== Required task ==
Each line below should be reproduced without any alteration.

▼

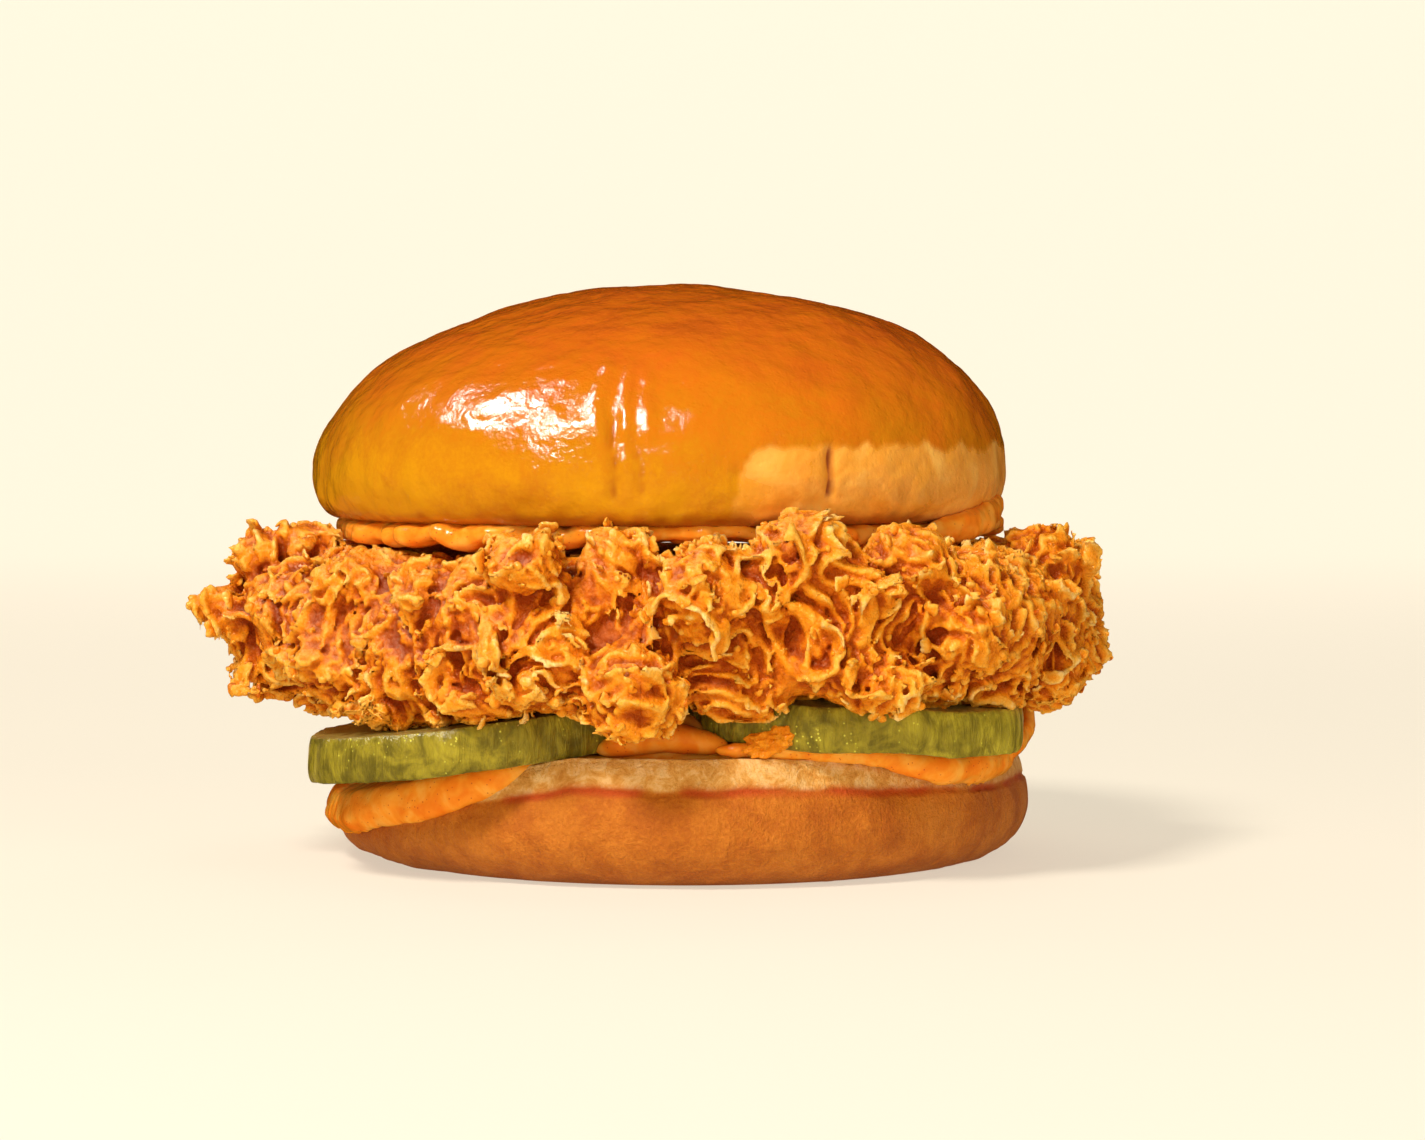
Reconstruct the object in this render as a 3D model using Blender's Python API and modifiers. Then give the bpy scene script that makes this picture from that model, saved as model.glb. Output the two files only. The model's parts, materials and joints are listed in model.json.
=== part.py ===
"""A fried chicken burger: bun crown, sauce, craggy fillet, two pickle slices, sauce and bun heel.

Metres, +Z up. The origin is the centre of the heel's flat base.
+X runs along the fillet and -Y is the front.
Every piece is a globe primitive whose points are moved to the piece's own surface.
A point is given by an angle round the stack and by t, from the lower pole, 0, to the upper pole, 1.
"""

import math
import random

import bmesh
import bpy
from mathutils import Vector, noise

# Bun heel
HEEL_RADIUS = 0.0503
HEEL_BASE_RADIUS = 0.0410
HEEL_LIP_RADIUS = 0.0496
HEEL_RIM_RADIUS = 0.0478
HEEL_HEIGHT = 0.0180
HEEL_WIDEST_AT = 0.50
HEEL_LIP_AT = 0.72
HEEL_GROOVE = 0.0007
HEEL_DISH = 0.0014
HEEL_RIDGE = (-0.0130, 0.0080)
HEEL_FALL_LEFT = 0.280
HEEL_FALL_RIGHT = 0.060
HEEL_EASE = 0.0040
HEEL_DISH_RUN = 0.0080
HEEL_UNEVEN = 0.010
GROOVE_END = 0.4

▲

== Response below ==
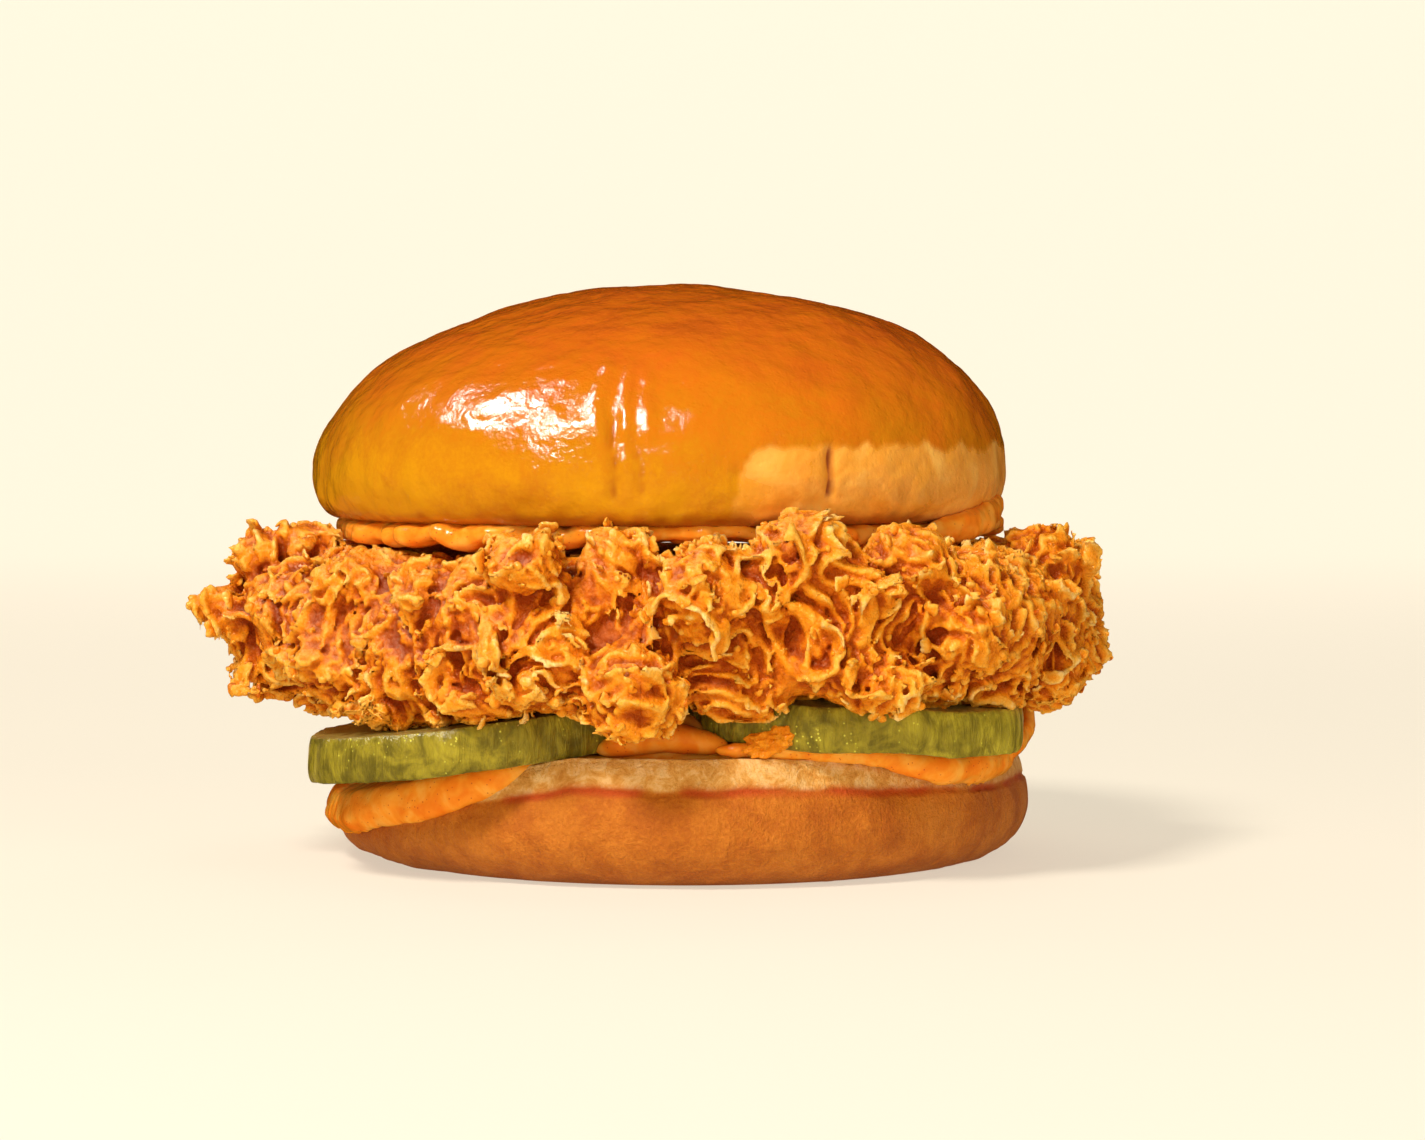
Reconstruct the object in this render as a 3D model using Blender's Python API and modifiers. Then give the bpy scene script that makes this picture from that model, saved as model.glb. Output the two files only. The model's parts, materials and joints are listed in model.json.
=== part.py ===
"""A fried chicken burger: bun crown, sauce, craggy fillet, two pickle slices, sauce and bun heel.

Metres, +Z up. The origin is the centre of the heel's flat base.
+X runs along the fillet and -Y is the front.
Every piece is a globe primitive whose points are moved to the piece's own surface.
A point is given by an angle round the stack and by t, from the lower pole, 0, to the upper pole, 1.
"""

import math
import random

import bmesh
import bpy
from mathutils import Vector, noise

# Bun heel
HEEL_RADIUS = 0.0503
HEEL_BASE_RADIUS = 0.0410
HEEL_LIP_RADIUS = 0.0496
HEEL_RIM_RADIUS = 0.0478
HEEL_HEIGHT = 0.0180
HEEL_WIDEST_AT = 0.50
HEEL_LIP_AT = 0.72
HEEL_GROOVE = 0.0007
HEEL_DISH = 0.0014
HEEL_RIDGE = (-0.0130, 0.0080)
HEEL_FALL_LEFT = 0.280
HEEL_FALL_RIGHT = 0.060
HEEL_EASE = 0.0040
HEEL_DISH_RUN = 0.0080
HEEL_UNEVEN = 0.010
GROOVE_END = 0.4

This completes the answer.